National Perspective Presented at ACTE Convention
Assistant Secretary Brenda Dann-Messier opened the Association for Career and Technical Education (ACTE) 2010 Convention in Las Vegas on Dec. 2, welcoming over 5,000 participants by providing both a national perspective on and a new direction for CTE. Dann-Messier also delivered an imperative to the audience of educators, policy makers, and industry representatives to align education and skills to workforce needs, emphasizing that implementation of career pathways is integral to the process. During the conference Dann-Messier and Sharon Miller, director of OVAE’s Division of Academic and Technical Education, conducted three CTE Community Conversations on the current and future Perkins legislation to help all students achieve college- and career-readiness and success.
In addition, Elizabeth Livings-Eassa, on loan to OVAE from Indian River State College, led a panel on the recently awarded grant program, Promoting Rigorous Career and Technical Education Programs of Study (RPOS). Panelists shared their applications and expectations for implementing their projects. The states and clusters represented were: Arizona – education; Kansas – science, technology, engineering, and mathematics (STEM); Maryland – automotive technology; Montana – construction; Utah – health science; and Wisconsin – manufacturing. The work of the grantees will be disseminated nationally.
Russella Davis-Rogers Joins OVAE
Russella L. Davis-Rogers joined OVAE in November as a confidential assistant to the assistant secretary. Davis-Rogers particularly enjoys working with youths, and has been volunteering in their behalf since the age of 15, when she first served as a Big Sister. She has served as a Court Appointed Special Advocate for abused and neglected children in Detroit. Davis-Rogers was a project coordinator for the nonprofit organization buildOn, motivating students to perform community service and raising funds to build schools in underserved countries in Africa and Central America. She is a published author whose first work, And We Fell Out Laughin’, is a collection of short stories from her childhood.
In 2008, Davis-Rogers received the Barack Obama Organizing Fellowship in then-Senator Barack Obama’s presidential campaign in Detroit. She was then hired as a field organizer responsible for a Detroit region with over 45,000 constituents. Davis-Rogers also served on the scholarship selection committee for the Coleman A. Young Foundation, and as a lecturer on racism and sexism. She is a Spirit of Detroit recipient—the highest honor bestowed on citizens of Detroit for exceptional achievement and leadership towards improving the quality of life for the city through community service. Most recently, Davis-Rogers served as Metro-Detroit regional field director for Organizing for America, the grassroots arm of the Democratic National Committee, the liaison to state and national leadership for Michigan's 13th and 14th Congressional Districts.

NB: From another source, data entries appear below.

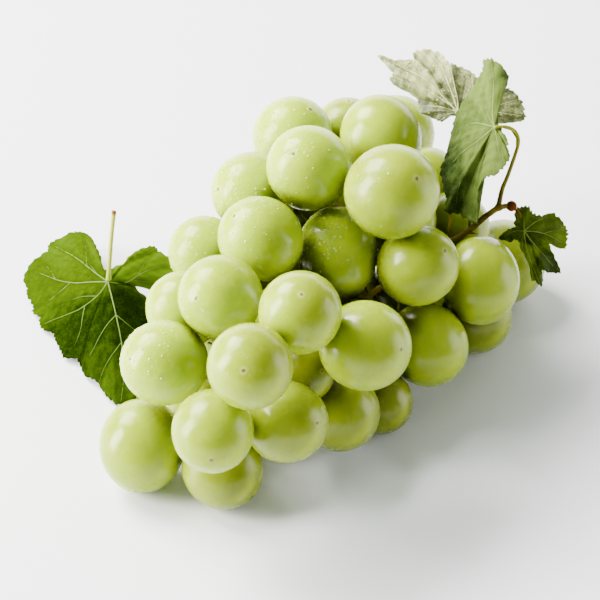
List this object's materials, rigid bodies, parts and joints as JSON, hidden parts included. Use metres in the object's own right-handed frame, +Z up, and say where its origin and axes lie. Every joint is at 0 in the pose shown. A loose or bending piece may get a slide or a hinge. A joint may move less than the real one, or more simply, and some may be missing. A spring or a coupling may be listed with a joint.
{
  "type": "bunch of grapes",
  "caption": "Bunch of large round green table grapes lying on its side, with its cut stalk, side shoots and lobed vine leaves.",
  "frame": {"origin": "middle of the bounding box, on the table that the bunch lies on", "axes": "+Z up, the shortest of the three sides, +Y away from the viewer of the picture, +X to the viewer's right"},
  "size_m": [0.2006, 0.2018, 0.1034],
  "materials": {
    "grape_skin": "satin grape skin with a thin bloom",
    "stalk": "green-brown young wood",
    "petiole": "pale fresh leaf stalk",
    "leaf_left": "matte fresh leaf",
    "leaf_green": "matte fresh leaf",
    "leaf_pale": "downy pale leaf with a wet glare",
    "leaf_small": "glossy dark young leaf"
  },
  "bodies": {
    "root": {"berry_01": "grape_skin", "berry_02": "grape_skin", "berry_03": "grape_skin", "berry_04": "grape_skin", "berry_05": "grape_skin", "berry_06": "grape_skin", "berry_07": "grape_skin", "berry_08": "grape_skin", "berry_09": "grape_skin", "berry_10": "grape_skin", "berry_11": "grape_skin", "berry_12": "grape_skin", "berry_13": "grape_skin", "berry_14": "grape_skin", "berry_15": "grape_skin", "berry_16": "grape_skin", "berry_17": "grape_skin", "berry_18": "grape_skin", "berry_19": "grape_skin", "berry_20": "grape_skin", "berry_21": "grape_skin", "berry_22": "grape_skin", "berry_23": "grape_skin", "berry_24": "grape_skin", "berry_25": "grape_skin", "berry_26": "grape_skin", "berry_27": "grape_skin", "berry_28": "grape_skin", "berry_29": "grape_skin", "berry_30": "grape_skin", "berry_31": "grape_skin", "berry_32": "grape_skin", "berry_33": "grape_skin", "berry_34": "grape_skin", "berry_35": "grape_skin", "berry_36": "grape_skin", "berry_37": "grape_skin", "berry_38": "grape_skin", "berry_39": "grape_skin", "berry_40": "grape_skin", "berry_41": "grape_skin", "berry_42": "grape_skin", "berry_43": "grape_skin", "berry_44": "grape_skin", "berry_45": "grape_skin", "berry_46": "grape_skin", "berry_47": "grape_skin", "stalk": "stalk", "leaf_left": "leaf_left", "petiole_left": "petiole", "leaf_green": "leaf_green", "leaf_pale": "leaf_pale", "leaf_small": "leaf_small"}
  },
  "joints": []
}
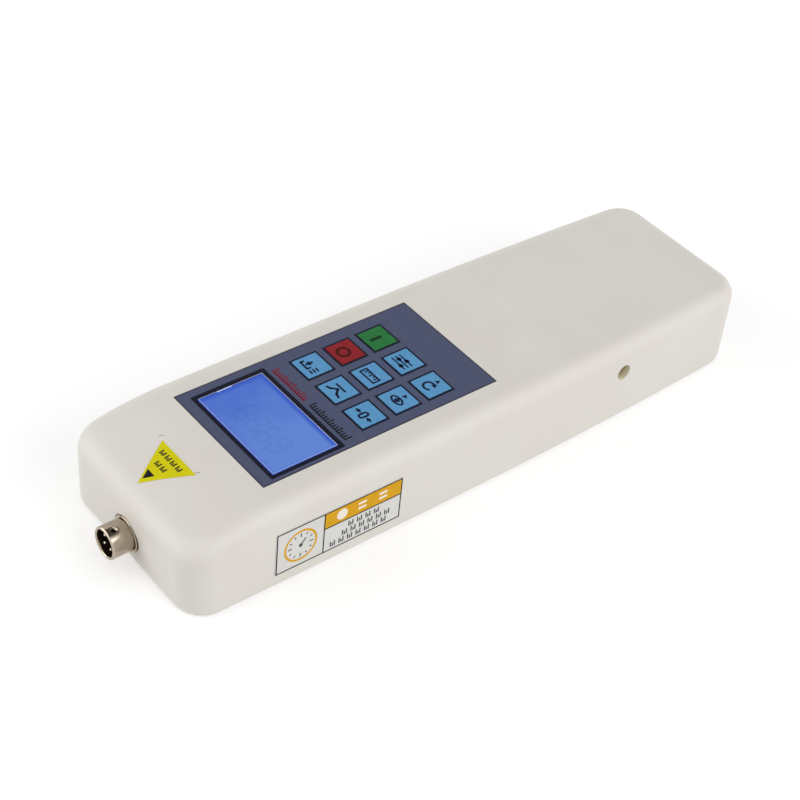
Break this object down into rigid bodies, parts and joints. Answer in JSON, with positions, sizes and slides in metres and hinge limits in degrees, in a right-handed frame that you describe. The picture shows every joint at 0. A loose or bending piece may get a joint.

Duncan, Dann-Messier Kick off GED Pilot, Meet Students in Manhattan
Secretary Arne Duncan shared a clear message with adult students from District 79’s adult education program on Dec. 9, at an alternative school in New York City: “It’s important to keep going. Don’t stop!” Secretary Duncan and Assistant Secretary Dann-Messier, along with New York’s Mayor Bloomberg and Chancellor Klein, visited Mid-Manhattan Adult Learning Center to kick off a pilot test of new types of GED test items aligned with emerging national standards. They then met with adult students for whom attaining a GED certificate was a game-changer in their lives.
Two young men told the secretary that the GED became a turning point in their lives after they immigrated to the United States from the Dominican Republic. “Now, I can see my future—before I wasn’t serious—I didn’t care,” said one. A 49-year-old mother of three told of going on to college after passing the GED. Her sons graduated from college and she wanted them to be proud of her. She is completing her studies to become a teacher. Another student was 21-year-old man, who had spent two years in prison. After passing the GED exam, he enrolled in college to become a social worker and now aspires to start his own nonprofit group to help inmates re-enter society. He told the secretary, “People do not know how to look for help. Males are scared to look for help.”
Duncan affirmed the importance of these success stories for others who also need to return to school. “They need to find other people like themselves who have done it. They need to see that they can reach it, too,” he said.
OVAE Connection wishes everyone happy holidays for the next two weeks! We will see you on Jan. 6, 2011.